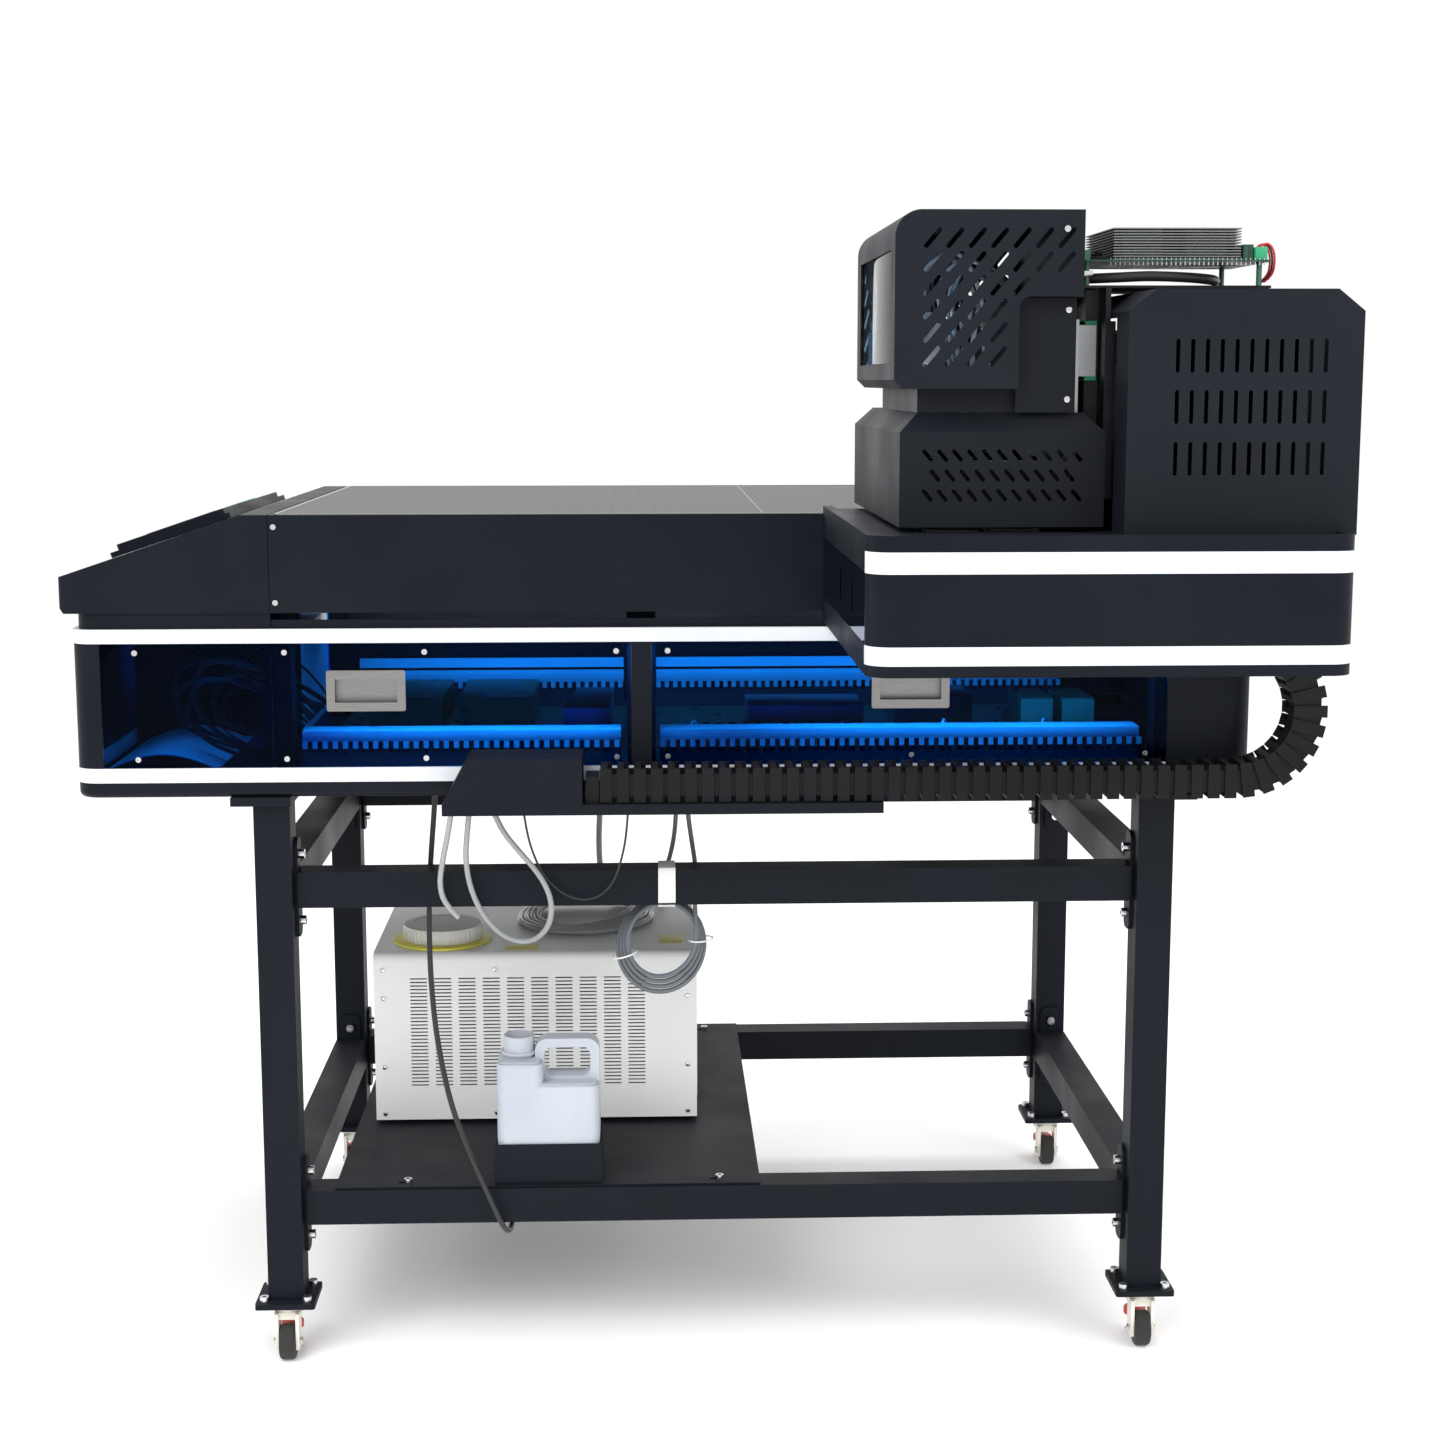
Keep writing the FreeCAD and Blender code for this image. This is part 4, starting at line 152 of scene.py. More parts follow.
def noise_node(tree: bpy.types.NodeTree, vector, scale, detail: float = 3.0):
    """Add a noise texture and return its factor socket."""
    node = tree.nodes.new("ShaderNodeTexNoise")
    tree.links.new(vector, node.inputs["Vector"])
    node.inputs["Detail"].default_value = detail
    if isinstance(scale, bpy.types.NodeSocket):
        tree.links.new(scale, node.inputs["Scale"])
    else:
        node.inputs["Scale"].default_value = scale
    return node.outputs["Fac"]


def object_coordinates(tree: bpy.types.NodeTree):
    """Add a coordinate node and return its Object socket."""
    return tree.nodes.new("ShaderNodeTexCoord").outputs["Object"]


class Effects:
    """Shader groups shared by the finishes, each built once."""

    def __init__(self) -> None:
        """Build every group."""
        self.peel = self._peel()
        self.dust = self._dust()
        self.brushed = self._brushed()
        self.holes = self._holes()

    @staticmethod
    def _peel() -> bpy.types.NodeTree:
        """Fine skin of a sprayed or moulded surface, with slow changes of tone."""
        tree = new_group("Sprayed skin", {"Grain": 900.0, "Patches": 6.0}, ["Height", "Tone"])
        at, inp, out = object_coordinates(tree), tree.nodes["IN"], tree.nodes["OUT"]
        fine = noise_node(tree, at, inp.outputs["Grain"], 2.0)
        slow = noise_node(tree, at, inp.outputs["Patches"], 4.0)
        tree.links.new(fine, out.inputs["Height"])
        tree.links.new(slow, out.inputs["Tone"])
        return tree

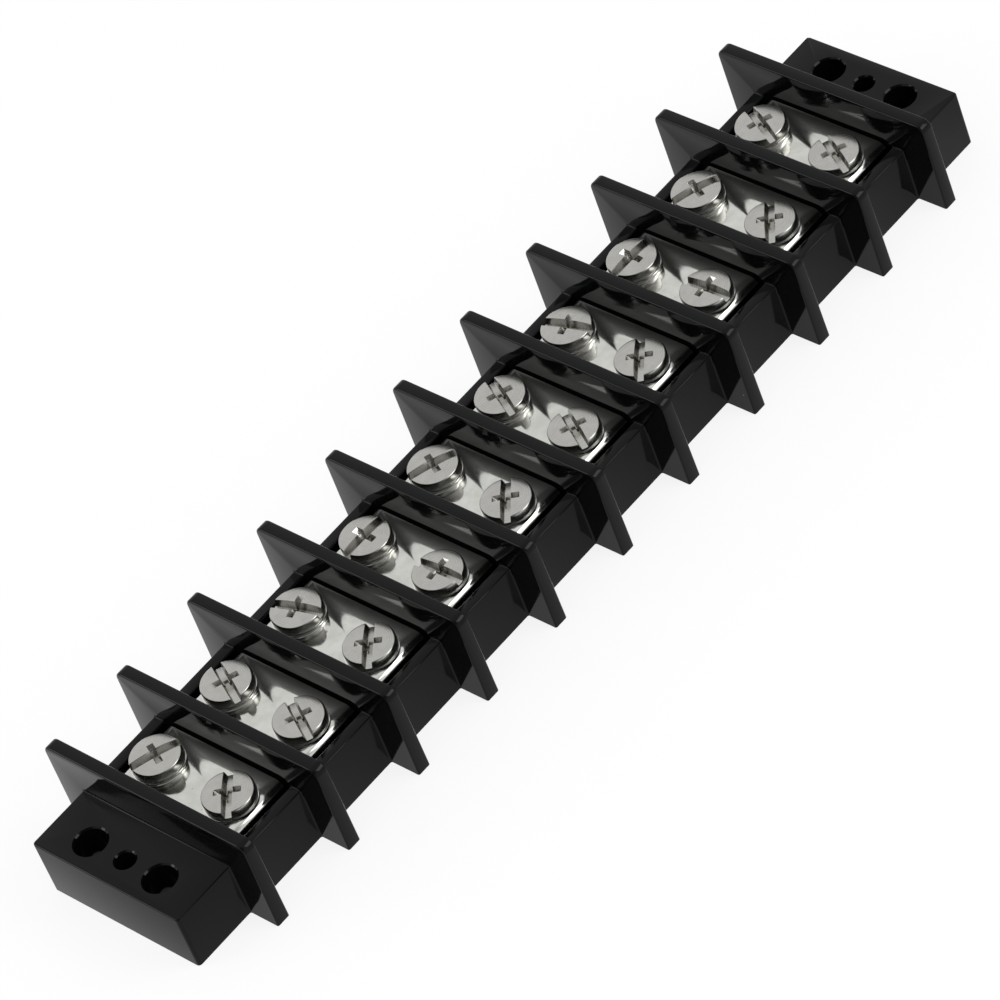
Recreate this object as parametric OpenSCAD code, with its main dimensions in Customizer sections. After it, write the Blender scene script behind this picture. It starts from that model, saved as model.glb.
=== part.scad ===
// Double-row barrier terminal strip.
// A black moulded housing carries one folded metal strip in each bay. Two screws with captive washers
// clamp wires or lugs onto each strip. The row runs along X and stands on Z = 0.

/* [Row] */
// Number of terminal bays
poles = 10; // [2:1:10]
// Distance from one bay to the next
pole_pitch = 16; // [15:0.5:20]

/* [Barriers] */
// Thickness of each barrier at its foot
barrier_t = 2.5; // [2:0.1:3.5]
// How much thinner a barrier is at its top, for release from the mould
barrier_draft = 0.3; // [0:0.05:0.5]
// How far the barriers stand out past each side of the body
barrier_out = 5.7; // [3:0.1:9]
// How far the barriers rise above the body
barrier_rise = 7; // [4:0.1:10]
// Radius of the two upper corners of a barrier
barrier_corner_r = 1.5; // [0.8:0.1:3]
// Rounding of a barrier's long upper edges and its upright outer edges
barrier_edge_r = 0.35; // [0.1:0.05:0.6]

/* [Body] */
// Width of the body across the row
body_w = 30.8; // [28:0.2:36]
// Height of the body and its end blocks
body_h = 10.5; // [9.5:0.1:14]
// Rounding of the body's upper edges
body_edge_r = 0.4; // [0.1:0.1:0.8]
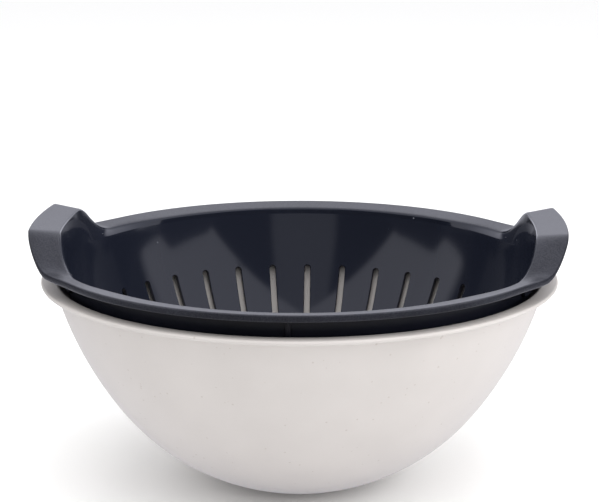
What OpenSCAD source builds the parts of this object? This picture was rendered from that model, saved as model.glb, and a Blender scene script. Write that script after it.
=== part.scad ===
// Colander with bowl. A slotted plastic colander stands on its foot ring inside a round
// mixing bowl. Four lugs and two ribs under its rim keep it in the middle of the mouth.
// Lengths are in millimetres and angles in degrees. The origin is the middle of the bowl's
// base, +Z is up, and the two handles lie along X.

/* [Bowl] */
// Height of the bowl from the table to the top of its lip
bowl_h = 103; // [95:1:108]
// Wall thickness of the bowl
bowl_wall = 2.2; // [1.6:0.1:2.6]
// Outer radius of the lip
bowl_lip_r = 125; // [122:0.5:130]
// Thickness of the lip
bowl_lip_t = 2; // [1.6:0.1:3]
// Outer radius of the wall at the neck, just under the lip
bowl_neck_r = 117.9; // [117:0.1:119.5]
// Depth of the neck below the top of the lip
bowl_neck_drop = 5; // [4:0.5:6]
// Lean of the wall at the neck, from upright
bowl_lean = 15.4; // [14:0.2:16]
// Radius of the upper arc of the wall
bowl_upper_arc = 170; // [165:1:180]
// Lean of the wall where the lower arc takes over
bowl_turn = 38.3; // [36:0.5:40]
// Radius of the lower arc of the wall
bowl_lower_arc = 111.5; // [110:0.5:114]
// Radius of the recess under the base
bowl_recess_r = 24; // [16:1:28]
// Depth of the recess under the base
bowl_recess_h = 0.6; // [0.3:0.1:1]

/* [Colander wall] */
// Height of the colander from the foot to the outer edge of the rim
colander_h = 107.7; // [106:0.1:112]
// Wall thickness of the colander
colander_wall = 2.2; // [1.6:0.1:2.6]
// Gap between the outer face at the neck, just under the rim, and the bowl's inner face at its own
neck_gap = 1.7; // [1.3:0.1:3]
// Depth of the neck below the outer edge of the rim
neck_drop = 5.2; // [4.6:0.1:6]
// Lean of the wall at the neck
neck_lean = 6.7; // [6:0.1:8]
// Height above the foot where the lower arc of the wall takes over
waist_h = 26.6; // [22:0.2:32]
// Gap between the wall and the bowl at that height, measured level
waist_gap = 4.6; // [3.6:0.1:7]
// Gap between the edge of the floor and the bowl, measured level
floor_gap = 9.6; // [9:0.1:11]
// Outer radius of the foot ring
foot_r = 42; // [38:0.5:43]
// Thickness of the foot ring
foot_t = 2; // [1.5:0.1:3]
// Height of the foot ring
foot_h = 6.2; // [4:0.1:7]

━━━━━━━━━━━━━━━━

▶ [Exercise brief]
Each line of the listing above should be output exactly.

▶ [Finished task]
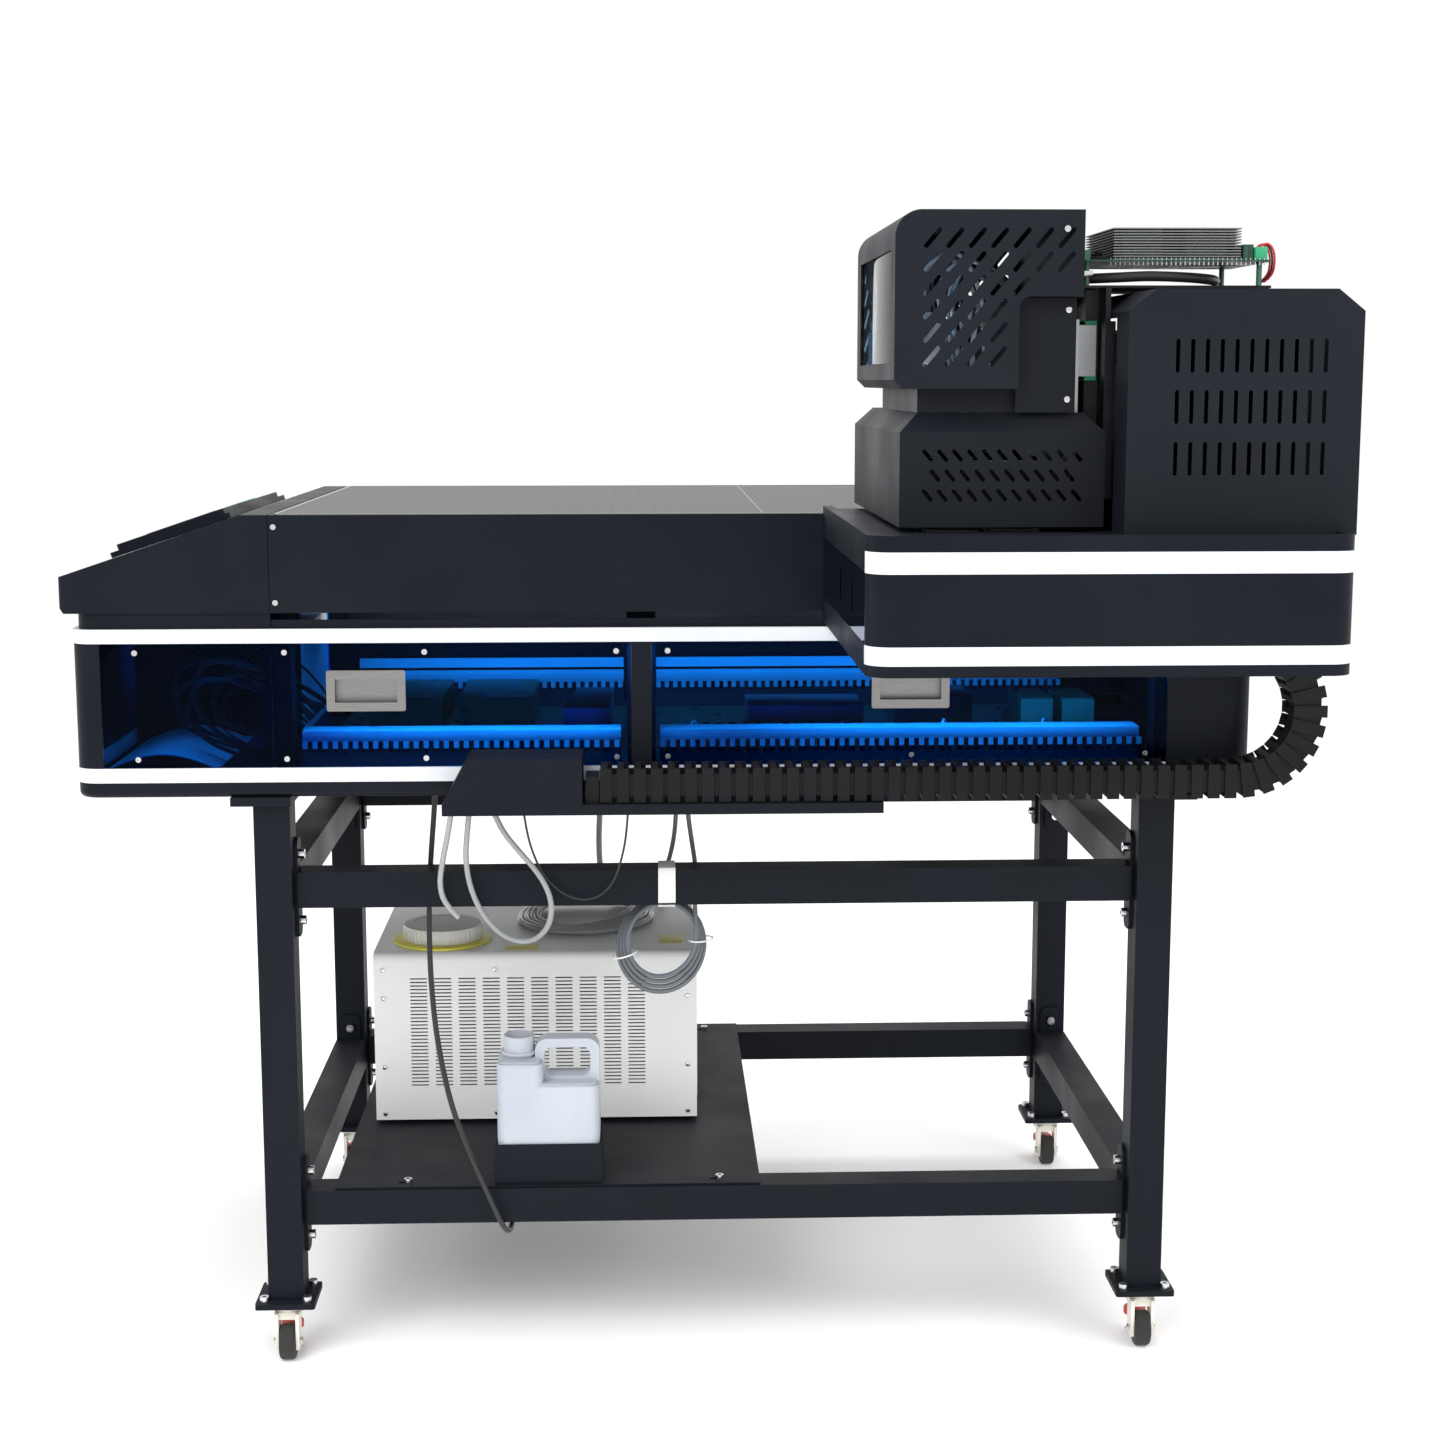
Keep writing the FreeCAD and Blender code for this image. This is part 4, starting at line 152 of scene.py. More parts follow.
def noise_node(tree: bpy.types.NodeTree, vector, scale, detail: float = 3.0):
    """Add a noise texture and return its factor socket."""
    node = tree.nodes.new("ShaderNodeTexNoise")
    tree.links.new(vector, node.inputs["Vector"])
    node.inputs["Detail"].default_value = detail
    if isinstance(scale, bpy.types.NodeSocket):
        tree.links.new(scale, node.inputs["Scale"])
    else:
        node.inputs["Scale"].default_value = scale
    return node.outputs["Fac"]


def object_coordinates(tree: bpy.types.NodeTree):
    """Add a coordinate node and return its Object socket."""
    return tree.nodes.new("ShaderNodeTexCoord").outputs["Object"]


class Effects:
    """Shader groups shared by the finishes, each built once."""

    def __init__(self) -> None:
        """Build every group."""
        self.peel = self._peel()
        self.dust = self._dust()
        self.brushed = self._brushed()
        self.holes = self._holes()

    @staticmethod
    def _peel() -> bpy.types.NodeTree:
        """Fine skin of a sprayed or moulded surface, with slow changes of tone."""
        tree = new_group("Sprayed skin", {"Grain": 900.0, "Patches": 6.0}, ["Height", "Tone"])
        at, inp, out = object_coordinates(tree), tree.nodes["IN"], tree.nodes["OUT"]
        fine = noise_node(tree, at, inp.outputs["Grain"], 2.0)
        slow = noise_node(tree, at, inp.outputs["Patches"], 4.0)
        tree.links.new(fine, out.inputs["Height"])
        tree.links.new(slow, out.inputs["Tone"])
        return tree

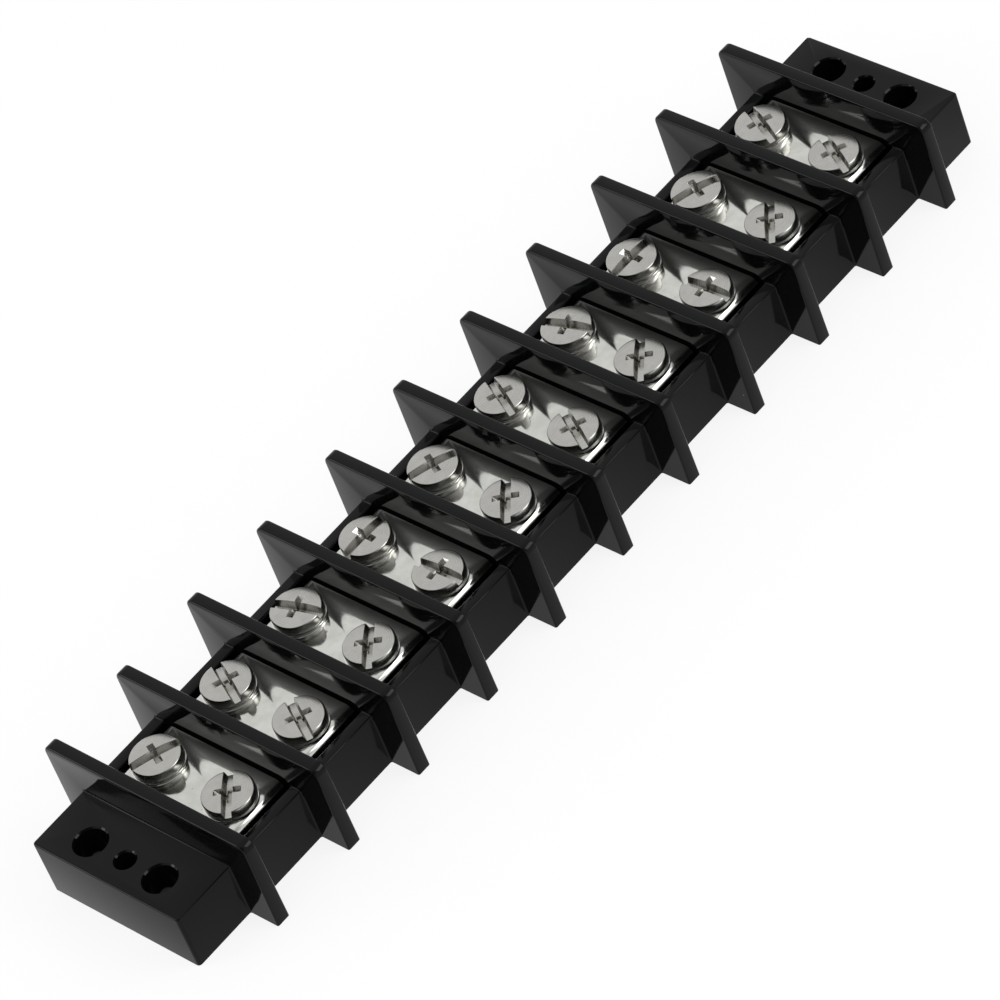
Recreate this object as parametric OpenSCAD code, with its main dimensions in Customizer sections. After it, write the Blender scene script behind this picture. It starts from that model, saved as model.glb.
=== part.scad ===
// Double-row barrier terminal strip.
// A black moulded housing carries one folded metal strip in each bay. Two screws with captive washers
// clamp wires or lugs onto each strip. The row runs along X and stands on Z = 0.

/* [Row] */
// Number of terminal bays
poles = 10; // [2:1:10]
// Distance from one bay to the next
pole_pitch = 16; // [15:0.5:20]

/* [Barriers] */
// Thickness of each barrier at its foot
barrier_t = 2.5; // [2:0.1:3.5]
// How much thinner a barrier is at its top, for release from the mould
barrier_draft = 0.3; // [0:0.05:0.5]
// How far the barriers stand out past each side of the body
barrier_out = 5.7; // [3:0.1:9]
// How far the barriers rise above the body
barrier_rise = 7; // [4:0.1:10]
// Radius of the two upper corners of a barrier
barrier_corner_r = 1.5; // [0.8:0.1:3]
// Rounding of a barrier's long upper edges and its upright outer edges
barrier_edge_r = 0.35; // [0.1:0.05:0.6]

/* [Body] */
// Width of the body across the row
body_w = 30.8; // [28:0.2:36]
// Height of the body and its end blocks
body_h = 10.5; // [9.5:0.1:14]
// Rounding of the body's upper edges
body_edge_r = 0.4; // [0.1:0.1:0.8]
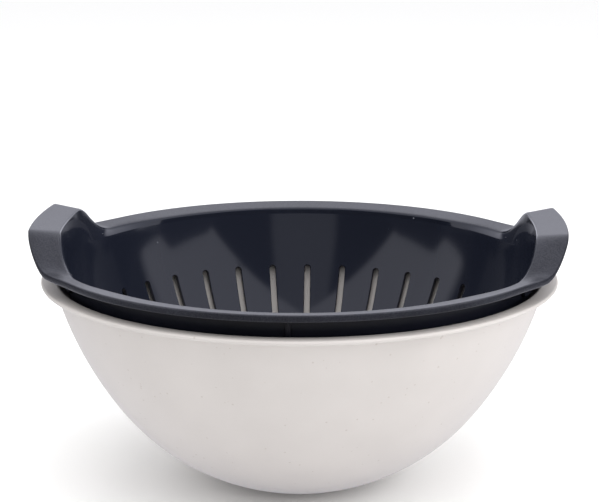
What OpenSCAD source builds the parts of this object? This picture was rendered from that model, saved as model.glb, and a Blender scene script. Write that script after it.
=== part.scad ===
// Colander with bowl. A slotted plastic colander stands on its foot ring inside a round
// mixing bowl. Four lugs and two ribs under its rim keep it in the middle of the mouth.
// Lengths are in millimetres and angles in degrees. The origin is the middle of the bowl's
// base, +Z is up, and the two handles lie along X.

/* [Bowl] */
// Height of the bowl from the table to the top of its lip
bowl_h = 103; // [95:1:108]
// Wall thickness of the bowl
bowl_wall = 2.2; // [1.6:0.1:2.6]
// Outer radius of the lip
bowl_lip_r = 125; // [122:0.5:130]
// Thickness of the lip
bowl_lip_t = 2; // [1.6:0.1:3]
// Outer radius of the wall at the neck, just under the lip
bowl_neck_r = 117.9; // [117:0.1:119.5]
// Depth of the neck below the top of the lip
bowl_neck_drop = 5; // [4:0.5:6]
// Lean of the wall at the neck, from upright
bowl_lean = 15.4; // [14:0.2:16]
// Radius of the upper arc of the wall
bowl_upper_arc = 170; // [165:1:180]
// Lean of the wall where the lower arc takes over
bowl_turn = 38.3; // [36:0.5:40]
// Radius of the lower arc of the wall
bowl_lower_arc = 111.5; // [110:0.5:114]
// Radius of the recess under the base
bowl_recess_r = 24; // [16:1:28]
// Depth of the recess under the base
bowl_recess_h = 0.6; // [0.3:0.1:1]

/* [Colander wall] */
// Height of the colander from the foot to the outer edge of the rim
colander_h = 107.7; // [106:0.1:112]
// Wall thickness of the colander
colander_wall = 2.2; // [1.6:0.1:2.6]
// Gap between the outer face at the neck, just under the rim, and the bowl's inner face at its own
neck_gap = 1.7; // [1.3:0.1:3]
// Depth of the neck below the outer edge of the rim
neck_drop = 5.2; // [4.6:0.1:6]
// Lean of the wall at the neck
neck_lean = 6.7; // [6:0.1:8]
// Height above the foot where the lower arc of the wall takes over
waist_h = 26.6; // [22:0.2:32]
// Gap between the wall and the bowl at that height, measured level
waist_gap = 4.6; // [3.6:0.1:7]
// Gap between the edge of the floor and the bowl, measured level
floor_gap = 9.6; // [9:0.1:11]
// Outer radius of the foot ring
foot_r = 42; // [38:0.5:43]
// Thickness of the foot ring
foot_t = 2; // [1.5:0.1:3]
// Height of the foot ring
foot_h = 6.2; // [4:0.1:7]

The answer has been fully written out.